[LU-6291] conf-sanity test_41a: failed to respond and timed out Created: 26/Feb/15 Updated: 09/Sep/16 Resolved: 31/Mar/15 |
|
| Status: | Resolved |
| Project: | Lustre |
| Component/s: | None |
| Affects Version/s: | Lustre 2.8.0 |
| Fix Version/s: | Lustre 2.8.0 |
| Type: | Bug | Priority: | Minor |
| Reporter: | Maloo | Assignee: | Niu Yawei (Inactive) |
| Resolution: | Fixed | Votes: | 0 |
| Labels: | dne2 | ||
| Issue Links: |
|
||||||||
| Severity: | 3 | ||||||||
| Rank (Obsolete): | 17624 | ||||||||
| Description |
|
This issue was created by maloo for wangdi <di.wang@intel.com> This issue relates to the following test suite run: https://testing.hpdd.intel.com/test_sets/79052dac-bd31-11e4-8d85-5254006e85c2. The sub-test test_41a failed with the following error: test failed to respond and timed out Please provide additional information about the failure here. Info required for matching: conf-sanity 41a |
| Comments |
| Comment by Niu Yawei (Inactive) [ 12/Mar/15 ] |
|
That's a test script problem, in the DNE environment, this test (conf-sanity 41a) starts only the master MDT, so client mount will always fail for -EAGAIN. See tgt_handle_connect() -> mdt_obd_connect() -> lod_obd_get_info(). I think we'd change the test script to replace the "start $SINGLEMDS" to "start_mds". Some other tests have the same problem, 41b for instance. |
| Comment by Niu Yawei (Inactive) [ 12/Mar/15 ] |
|
The -EAGAIN error is introduced by: commit daa691c4dcbc5a70acf4cf161c581b45c104c87a
Author: Wang Di <di.wang@intel.com>
Date: Mon Aug 11 13:46:38 2014 -0700
LU-3536 lod: write updates to update log
For cross-MDT operation, LOD will write updates into the
update log on all of MDTs.
1. In transaction start, LOD perpare the update records
buffer for cross-MDT operation.
2. Sub LOD collects all updates in execution phase.

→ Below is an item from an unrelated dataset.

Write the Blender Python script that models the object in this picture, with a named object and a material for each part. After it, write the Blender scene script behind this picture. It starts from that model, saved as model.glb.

3. In transaction stop, LOD will write thse updates as
llog record on all of MDTs.
Change-Id: Ibba79267393db00ba05e0aa2df9865f88149eaa4
Signed-off-by: Wang Di <di.wang@intel.com>
Which means client won't be able to mount until all MDTs started, I'm not sure if it's by design or a defect. If it's a defect, we'd fix it rather than fix the test script. |
| Comment by Di Wang [ 31/Mar/15 ] |
|
Yes, that is the rule, if the failover MDT can not connect to all of other MDTs, it has to wait until the administrator abort the recovery. I will fix the test script for now. |